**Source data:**
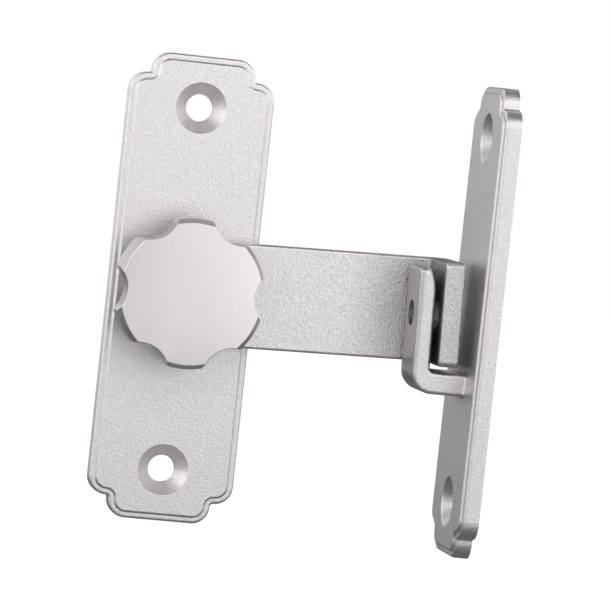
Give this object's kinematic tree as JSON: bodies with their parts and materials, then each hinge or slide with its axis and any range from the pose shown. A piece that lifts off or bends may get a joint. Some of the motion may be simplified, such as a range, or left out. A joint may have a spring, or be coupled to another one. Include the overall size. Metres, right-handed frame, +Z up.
{
  "type": "barn door latch",
  "caption": "Flip latch for a sliding barn door: a knob-turned arm on a door plate drops its bent end into the hook of a matching wall keeper.",
  "frame": {"origin": "middle of the door plate's two screw holes, on the plate's flat back face", "axes": "X to the right towards the keeper, Y into the door so the front faces -Y, Z up along the plates; the pivot axis of the arm is the Y axis"},
  "size_m": [0.0756, 0.0323, 0.0954],
  "materials": {
    "cast_steel": "fine sand blasted stainless steel",
    "brushed_knob": "vertically brushed stainless steel",
    "zinc_hardware": "plain turned steel",
    "nylon": "natural nylon"
  },
  "bodies": {
    "fixed_plates": {"main_plate": "cast_steel", "keeper": "cast_steel", "spring_washer": "zinc_hardware"},
    "latch": {"latch_arm": "cast_steel", "knob": "brushed_knob", "pivot_screw": "zinc_hardware", "retaining_washer": "zinc_hardware", "friction_washer": "nylon"}
  },
  "joints": [
    {"name": "latch_turn", "type": "hinge", "parent": "fixed_plates", "child": "latch", "pos_m": [0, 0, -0.00023], "axis": [0, -1, 0], "range_deg": [-1.3, 180]}
  ]
}
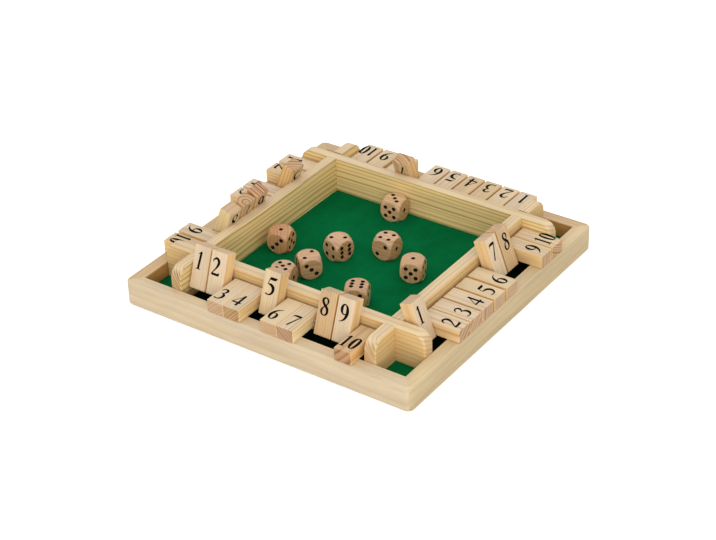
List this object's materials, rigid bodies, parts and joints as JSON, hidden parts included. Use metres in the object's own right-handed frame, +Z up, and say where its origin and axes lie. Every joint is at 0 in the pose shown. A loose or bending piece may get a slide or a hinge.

**REQUIRED WORK:**
The records above are to be repeated exactly, in their entirety.

**EXERCISE RESPONSE:**
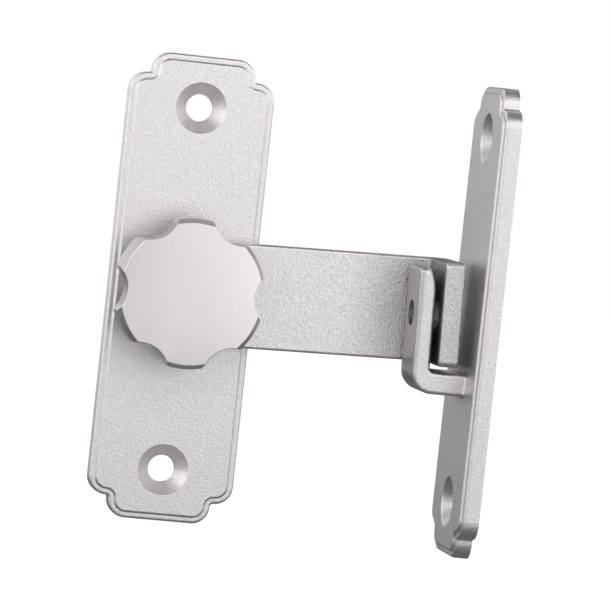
Give this object's kinematic tree as JSON: bodies with their parts and materials, then each hinge or slide with its axis and any range from the pose shown. A piece that lifts off or bends may get a joint. Some of the motion may be simplified, such as a range, or left out. A joint may have a spring, or be coupled to another one. Include the overall size. Metres, right-handed frame, +Z up.
{
  "type": "barn door latch",
  "caption": "Flip latch for a sliding barn door: a knob-turned arm on a door plate drops its bent end into the hook of a matching wall keeper.",
  "frame": {"origin": "middle of the door plate's two screw holes, on the plate's flat back face", "axes": "X to the right towards the keeper, Y into the door so the front faces -Y, Z up along the plates; the pivot axis of the arm is the Y axis"},
  "size_m": [0.0756, 0.0323, 0.0954],
  "materials": {
    "cast_steel": "fine sand blasted stainless steel",
    "brushed_knob": "vertically brushed stainless steel",
    "zinc_hardware": "plain turned steel",
    "nylon": "natural nylon"
  },
  "bodies": {
    "fixed_plates": {"main_plate": "cast_steel", "keeper": "cast_steel", "spring_washer": "zinc_hardware"},
    "latch": {"latch_arm": "cast_steel", "knob": "brushed_knob", "pivot_screw": "zinc_hardware", "retaining_washer": "zinc_hardware", "friction_washer": "nylon"}
  },
  "joints": [
    {"name": "latch_turn", "type": "hinge", "parent": "fixed_plates", "child": "latch", "pos_m": [0, 0, -0.00023], "axis": [0, -1, 0], "range_deg": [-1.3, 180]}
  ]
}
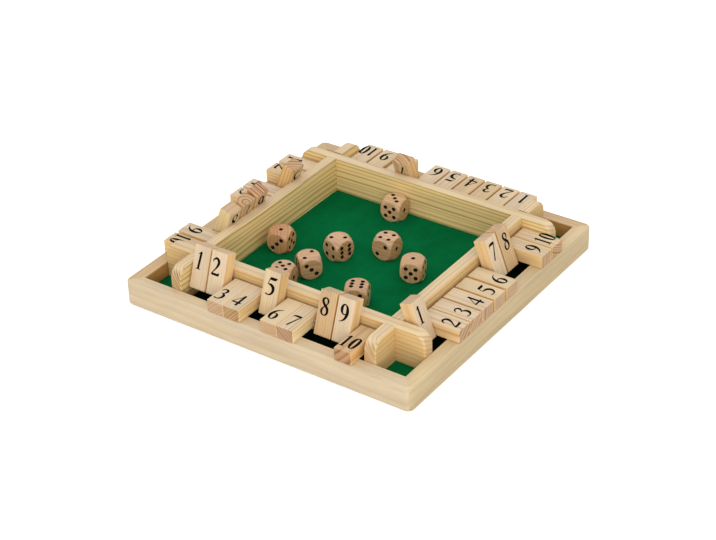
List this object's materials, rigid bodies, parts and joints as JSON, hidden parts included. Use metres in the object's own right-handed frame, +Z up, and say where its origin and axes lie. Every joint is at 0 in the pose shown. A loose or bending piece may get a slide or a hinge.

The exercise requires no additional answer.